A comprehensive study on fidelity metrics for XAI
Miquel Miró-Nicolau, Antoni Jaume-i-Capó, Gabriel Moyà-Alcover
TL;DR
Problem: Fidelity metrics for XAI lack ground truth and show inconsistent results across methods. Approach: The authors introduce a ground-truth verification framework using a transparent model (decision tree) as an objective benchmark and evaluate four fidelity metrics on two synthetic 52k-image datasets (AIXI-Shape and TXUXIv3). Findings: None of the metrics reliably matched the true fidelity, and performance degraded with higher OOD content. Impact: The study advocates developing new fidelity metrics and adopting the proposed benchmark to enable reliable evaluation in XAI research.
Abstract
The use of eXplainable Artificial Intelligence (XAI) systems has introduced a set of challenges that need resolution.

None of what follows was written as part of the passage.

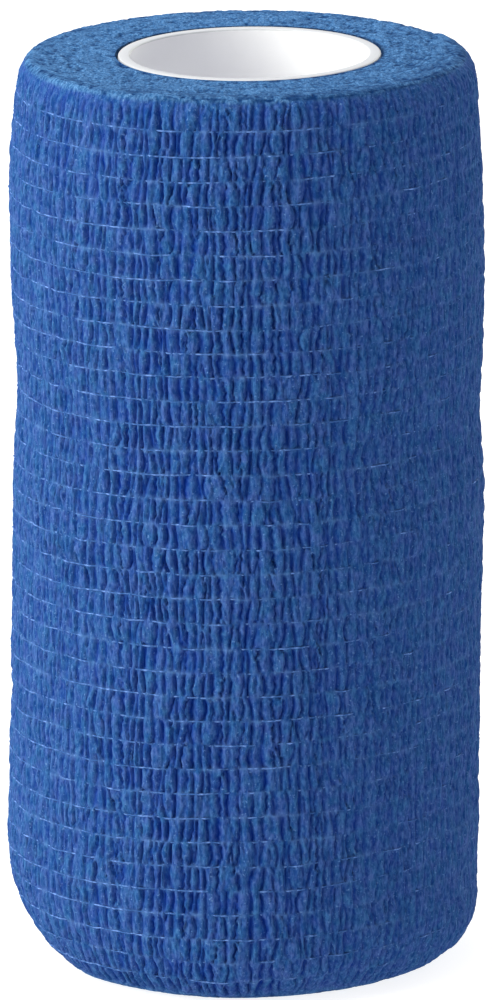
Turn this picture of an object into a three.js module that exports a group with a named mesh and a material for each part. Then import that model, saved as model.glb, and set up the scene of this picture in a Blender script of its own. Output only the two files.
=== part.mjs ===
// A cohesive bandage roll that stands on one end: one crinkled elastic strip wound on a plain tube.
// Units are millimetres. +Z is the axis of the roll, z = 0 is the surface it stands on, and -Y is its front.
import * as THREE from "three";

// Driving dimensions
const stripWidth = 100; // width of the strip, so the height of the standing roll
const coreRadius = 14.2; // outer radius of the tube
const coreWall = 1.3;
const coreBevel = 0.2; // broken edge on both ends of the tube
const fitGap = 0.3; // clearance between the tube and the innermost turn
const layerThickness = 0.64; // one turn of the cloth with its crinkles
const cutEndAngle = 25; // degrees from +X: where the outermost turn ends, on the back of the roll
const cutEndLength = 0.4; // how far around the roll the step of the cut end takes, in mm
const leanSlope = 0.02; // both ends are cut a little off square, so the roll leans to +X by this share

// Number of flat facets around each piece, and of steps in its rounded edges
const clothFacets = 96;
const coreFacets = 72;
const footSteps = 7;
const shoulderSteps = 5;

// The side of the roll: one row per height. radius is the mean radius of the cloth there, and slip is how
// far its middle lies to +X from the middle of the tube.
const sideRows = [
  { z: 13.5, radius: 25.6, slip: 0 },
  { z: 18, radius: 25.6, slip: 0.05 },
  { z: 26, radius: 25.5, slip: 0.1 },
  { z: 36, radius: 25.5, slip: 0.2 },
  { z: 46, radius: 25.55, slip: 0.25 },
  { z: 54, radius: 25.5, slip: 0.15 },
  { z: 58, radius: 25.2, slip: 0 },
  { z: 62, radius: 25.0, slip: 0.05 },
  { z: 66, radius: 25.25, slip: 0.15 },
  { z: 72, radius: 25.5, slip: -0.05 },
  { z: 80, radius: 25.65, slip: -0.25 },
  { z: 88, radius: 25.6, slip: -0.45 },
  { z: 92.5, radius: 25.3, slip: -0.5 },
  { z: 95.5, radius: 24.8, slip: -0.35 },
];

// The rounded foot, where the outer turns curl in: one row per angle in degrees from +X. inward and height
// are the two half-axes of the rounding. It is fullest on the -X side.
const footRows = [
  { angle: 0, inward: 5.8, height: 6 },
  { angle: 60, inward: 6, height: 7 },
  { angle: 120, inward: 7, height: 10 },
  { angle: 180, inward: 9.6, height: 14 },
  { angle: 225, inward: 7, height: 12 },
  { angle: 270, inward: 6.5, height: 6 },
  { angle: 315, inward: 5.8, height: 8.8 },
];

// The tighter shoulder at the top, by angle in the same way
const shoulderRows = [
  { angle: 0, inward: 2.5, height: 3.5 },
  { angle: 180, inward: 1.8, height: 4.4 },
];

// Slow unevenness of the winding at the front and back
const swell = { depth: 0.22, waves: 3, pitch: 31 };

const turn = 2 * Math.PI;

function makeMaterial(color, roughness) {
  return new THREE.MeshStandardMaterial({ color, roughness, metalness: 0 });
}

// How much the outermost turn adds at an angle: it grows by one layer in a turn and drops at the cut end.
function spiralHeight(angle) {
  const start = THREE.MathUtils.degToRad(cutEndAngle);
  const turned = THREE.MathUtils.euclideanModulo(angle - start, turn) / turn;
  return layerThickness * (turned - 0.5);
}

function swellHeight(angle, z) {
  const acrossView = Math.sin(angle) ** 2;
  return swell.depth * acrossView * Math.sin(swell.waves * angle + z / swell.pitch);
}

// The value between two rows at an angle, eased so that it is smooth all the way round.
function edgeAt(rows, angle) {
  const degrees = THREE.MathUtils.euclideanModulo(THREE.MathUtils.radToDeg(angle), 360);
  const index = rows.findLastIndex((row) => row.angle <= degrees);
  const from = rows[index];
  const to = rows[(index + 1) % rows.length];
  const span = THREE.MathUtils.euclideanModulo(to.angle - from.angle, 360);
  const share = (1 - Math.cos((Math.PI * (degrees - from.angle)) / span)) / 2;
  return {
    inward: THREE.MathUtils.lerp(from.inward, to.inward, share),
    height: THREE.MathUtils.lerp(from.height, to.height, share),
  };
}

// The closed outline of the cloth at one angle, as radius and height, from the bore at the base outward.
function clothOutline(angle, growth) {
  const foot = edgeAt(footRows, angle);
  const shoulder = edgeAt(shoulderRows, angle);
  const first = sideRows[0];
  const last = sideRows[sideRows.length - 1];
  const reach = (row) => row.radius + row.slip * Math.cos(angle) + growth + swellHeight(angle, row.z);
  const bore = coreRadius + fitGap;

  const outline = [{ radius: bore, z: 0 }];
  for (let i = 0; i <= footSteps; i++) {
    const phi = (Math.PI / 2) * (1 - i / footSteps);
    outline.push({
      radius: reach(first) - foot.inward * (1 - Math.cos(phi)),
      z: foot.height * (1 - Math.sin(phi)),
    });
  }
  for (const row of sideRows) {
    outline.push({ radius: reach(row), z: row.z });
  }
  for (let i = 1; i <= shoulderSteps; i++) {
    const phi = (Math.PI / 2) * (i / shoulderSteps);
    outline.push({
      radius: reach(last) - shoulder.inward * (1 - Math.cos(phi)),
      z: stripWidth - shoulder.height * (1 - Math.sin(phi)),
    });
  }
  outline.push({ radius: bore, z: stripWidth });
  return outline;
}

// Angles of the sections around the roll: even steps, and one more just before the cut end.
function sectionAngles() {
  const start = THREE.MathUtils.degToRad(cutEndAngle);
  const step = cutEndLength / sideRows[0].radius;
  const sections = [];
  for (let i = 0; i < clothFacets; i++) {
    const angle = start + (turn * i) / clothFacets;
    sections.push({ angle, growth: spiralHeight(angle) });
  }
  sections.push({ angle: start + turn - step, growth: spiralHeight(start + turn - step) });
  return sections;
}

// A ring that closes on itself, from one closed outline per section around the axis.
function ringGeometry(outlines) {
  const around = outlines.length;
  const along = outlines[0].points.length;
  const positions = [];
  for (const { angle, points } of outlines) {
    for (const point of points) {
      positions.push(point.radius * Math.cos(angle), point.radius * Math.sin(angle), point.z);
    }
  }
  const indices = [];
  for (let i = 0; i < around; i++) {
    const next = (i + 1) % around;
    for (let j = 0; j < along; j++) {
      const up = (j + 1) % along;
      const a = i * along + j;
      const b = next * along + j;
      const c = next * along + up;
      const d = i * along + up;
      indices.push(a, b, c, a, c, d);
    }
  }
  const geometry = new THREE.BufferGeometry();
  geometry.setAttribute("position", new THREE.Float32BufferAttribute(positions, 3));
  geometry.setIndex(indices);
  geometry.computeVertexNormals();
  return geometry;
}

// Leans a piece to +X about its middle height, with both of its ends kept level.
function leanOver(geometry) {
  geometry.translate(0, 0, -stripWidth / 2);
  geometry.applyMatrix4(new THREE.Matrix4().makeShear(0, 0, 0, 0, leanSlope, 0));
  geometry.translate(0, 0, stripWidth / 2);
  return geometry;
}

// The wound cloth: one ring whose bore is round and whose outside follows the rows above.
function makeBandage() {
  const outlines = sectionAngles().map(({ angle, growth }) => ({
    angle,
    points: clothOutline(angle, growth),
  }));
  const mesh = new THREE.Mesh(leanOver(ringGeometry(outlines)), makeMaterial("#2f5598", 0.9));
  mesh.name = "bandage";
  return mesh;
}

// The tube: a closed section turned about the axis, with its four edges broken.
function makeCore() {
  const outer = coreRadius;
  const inner = coreRadius - coreWall;
  const profile = [
    [inner + coreBevel, 0],
    [outer - coreBevel, 0],
    [outer, coreBevel],
    [outer, stripWidth - coreBevel],
    [outer - coreBevel, stripWidth],
    [inner + coreBevel, stripWidth],
    [inner, stripWidth - coreBevel],
    [inner, coreBevel],
    [inner + coreBevel, 0],
  ].map(([radius, z]) => new THREE.Vector2(radius, z));
  const upright = new THREE.LatheGeometry(profile, coreFacets).rotateX(Math.PI / 2);
  const mesh = new THREE.Mesh(leanOver(upright), makeMaterial("#e9e9ec", 0.45));
  mesh.name = "core";
  return mesh;
}

// The slipped winding puts the middle of the whole roll beside the axis of its tube, so both pieces
// move back together until the roll stands over the origin.
function centreOverOrigin(group) {
  const box = new THREE.Box3().setFromObject(group, true);
  const middle = box.getCenter(new THREE.Vector3());
  group.position.set(-middle.x, -middle.y, 0);
  return group;
}

const roll = new THREE.Group();
roll.add(makeBandage());
roll.add(makeCore());

export default centreOverOrigin(roll);
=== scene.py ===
import math

import bpy
import numpy as np
from mathutils import Matrix, Vector


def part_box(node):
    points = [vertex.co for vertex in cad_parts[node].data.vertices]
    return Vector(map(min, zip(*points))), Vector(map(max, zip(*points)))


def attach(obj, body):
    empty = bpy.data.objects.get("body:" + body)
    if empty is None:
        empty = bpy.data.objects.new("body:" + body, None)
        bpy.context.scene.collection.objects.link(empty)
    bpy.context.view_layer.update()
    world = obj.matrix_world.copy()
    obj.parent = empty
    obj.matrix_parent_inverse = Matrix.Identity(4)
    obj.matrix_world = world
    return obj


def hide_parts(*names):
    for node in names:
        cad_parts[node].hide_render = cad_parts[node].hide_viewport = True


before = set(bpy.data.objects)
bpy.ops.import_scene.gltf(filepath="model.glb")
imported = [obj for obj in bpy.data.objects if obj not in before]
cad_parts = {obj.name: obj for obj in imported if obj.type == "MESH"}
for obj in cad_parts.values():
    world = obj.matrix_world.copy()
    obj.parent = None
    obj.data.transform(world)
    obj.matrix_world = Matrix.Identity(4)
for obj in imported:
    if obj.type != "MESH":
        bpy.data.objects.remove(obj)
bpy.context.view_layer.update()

# Lengths are in millimetres until a mesh is made, and the tables give angles in degrees.
MM = 0.001
TURN = 2 * math.pi

# The tube as the frame holds it: it leans to +X, with level ends
core_low, core_high = (np.array(corner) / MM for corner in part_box("core"))
ROLL_HEIGHT = core_high[2]
CORE_RADIUS = (core_high[1] - core_low[1]) / 2
CORE_WALL = 1.3
CORE_BEVEL = 0.22
CORE_SIDES = 240
BEVEL_STEPS = 4
LEAN = (core_high[0] - core_low[0] - 2 * CORE_RADIUS) / ROLL_HEIGHT
AXIS = (core_low + core_high)[:2] / 2
FIT_GAP = 0.3
BORE_RADIUS = CORE_RADIUS + FIT_GAP  # the innermost turn of the cloth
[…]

Herein, we focus on how to correctly select an XAI method, an open questions within the field. The inherent difficulty of this task is due to the lack of a ground truth. Several authors have proposed metrics to approximate the fidelity of different XAI methods. These metrics lack verification and have concerning disagreements. In this study, we proposed a novel methodology to verify fidelity metrics, using a well-known transparent model, namely a decision tree. This model allowed us to obtain explanations with perfect fidelity. Our proposal constitutes the first objective benchmark for these metrics, facilitating a comparison of existing proposals, and surpassing existing methods. We applied our benchmark to assess the existing fidelity metrics in two different experiments, each using public datasets comprising 52,000 images. The images from these datasets had a size a 128 by 128 pixels and were synthetic data that simplified the training process. All metric values, indicated a lack of fidelity, with the best one showing a 30 \% deviation from the expected values for perfect explanation. Our experimentation led us to conclude that the current fidelity metrics are not reliable enough to be used in real scenarios. From this finding, we deemed it necessary to development new metrics, to avoid the detected problems, and we recommend the usage of our proposal as a benchmark within the scientific community to address these limitations.